Quote every line from the top of the listing down to and including the line that contains "made.visible_camera = False".

Supplied material ->
>>>

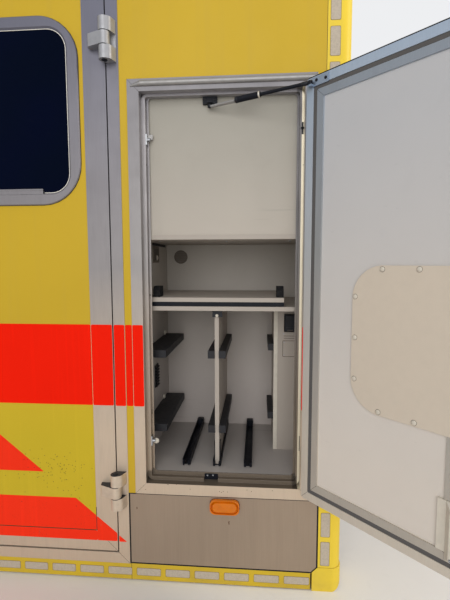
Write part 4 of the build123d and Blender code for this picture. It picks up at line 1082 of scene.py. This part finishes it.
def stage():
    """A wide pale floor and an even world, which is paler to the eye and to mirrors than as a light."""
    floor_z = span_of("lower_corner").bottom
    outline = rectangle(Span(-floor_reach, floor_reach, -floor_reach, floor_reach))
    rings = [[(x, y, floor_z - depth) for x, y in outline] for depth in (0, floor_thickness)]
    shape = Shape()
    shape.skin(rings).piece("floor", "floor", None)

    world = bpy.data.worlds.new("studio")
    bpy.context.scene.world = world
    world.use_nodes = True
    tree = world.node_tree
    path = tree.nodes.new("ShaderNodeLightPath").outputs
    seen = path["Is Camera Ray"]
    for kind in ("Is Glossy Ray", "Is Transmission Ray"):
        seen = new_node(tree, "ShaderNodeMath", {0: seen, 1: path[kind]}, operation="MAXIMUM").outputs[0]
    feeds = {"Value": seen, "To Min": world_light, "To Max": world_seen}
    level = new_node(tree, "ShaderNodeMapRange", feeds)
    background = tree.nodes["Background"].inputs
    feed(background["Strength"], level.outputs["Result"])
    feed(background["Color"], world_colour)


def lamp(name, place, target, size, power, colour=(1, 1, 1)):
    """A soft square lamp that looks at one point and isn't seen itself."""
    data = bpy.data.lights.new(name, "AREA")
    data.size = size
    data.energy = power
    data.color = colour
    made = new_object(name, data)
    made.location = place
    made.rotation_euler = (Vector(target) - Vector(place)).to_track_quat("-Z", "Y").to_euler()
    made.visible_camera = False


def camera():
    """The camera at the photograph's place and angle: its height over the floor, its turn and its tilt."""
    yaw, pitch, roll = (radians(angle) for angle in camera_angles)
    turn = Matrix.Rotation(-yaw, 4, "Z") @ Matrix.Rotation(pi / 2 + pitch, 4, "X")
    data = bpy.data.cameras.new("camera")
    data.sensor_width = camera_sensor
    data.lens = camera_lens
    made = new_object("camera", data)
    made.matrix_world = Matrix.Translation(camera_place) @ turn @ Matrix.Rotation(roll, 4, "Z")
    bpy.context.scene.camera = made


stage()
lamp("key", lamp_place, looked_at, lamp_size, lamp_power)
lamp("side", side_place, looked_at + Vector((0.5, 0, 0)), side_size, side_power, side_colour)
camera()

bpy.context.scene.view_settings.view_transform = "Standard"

<<<

The solution ->
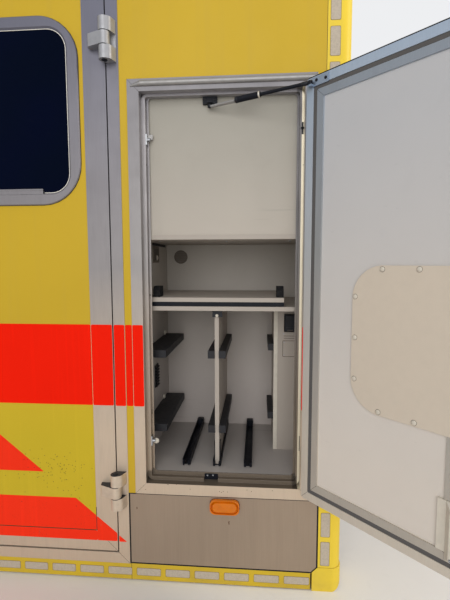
Write part 4 of the build123d and Blender code for this picture. It picks up at line 1082 of scene.py. This part finishes it.
def stage():
    """A wide pale floor and an even world, which is paler to the eye and to mirrors than as a light."""
    floor_z = span_of("lower_corner").bottom
    outline = rectangle(Span(-floor_reach, floor_reach, -floor_reach, floor_reach))
    rings = [[(x, y, floor_z - depth) for x, y in outline] for depth in (0, floor_thickness)]
    shape = Shape()
    shape.skin(rings).piece("floor", "floor", None)

    world = bpy.data.worlds.new("studio")
    bpy.context.scene.world = world
    world.use_nodes = True
    tree = world.node_tree
    path = tree.nodes.new("ShaderNodeLightPath").outputs
    seen = path["Is Camera Ray"]
    for kind in ("Is Glossy Ray", "Is Transmission Ray"):
        seen = new_node(tree, "ShaderNodeMath", {0: seen, 1: path[kind]}, operation="MAXIMUM").outputs[0]
    feeds = {"Value": seen, "To Min": world_light, "To Max": world_seen}
    level = new_node(tree, "ShaderNodeMapRange", feeds)
    background = tree.nodes["Background"].inputs
    feed(background["Strength"], level.outputs["Result"])
    feed(background["Color"], world_colour)


def lamp(name, place, target, size, power, colour=(1, 1, 1)):
    """A soft square lamp that looks at one point and isn't seen itself."""
    data = bpy.data.lights.new(name, "AREA")
    data.size = size
    data.energy = power
    data.color = colour
    made = new_object(name, data)
    made.location = place
    made.rotation_euler = (Vector(target) - Vector(place)).to_track_quat("-Z", "Y").to_euler()
    made.visible_camera = False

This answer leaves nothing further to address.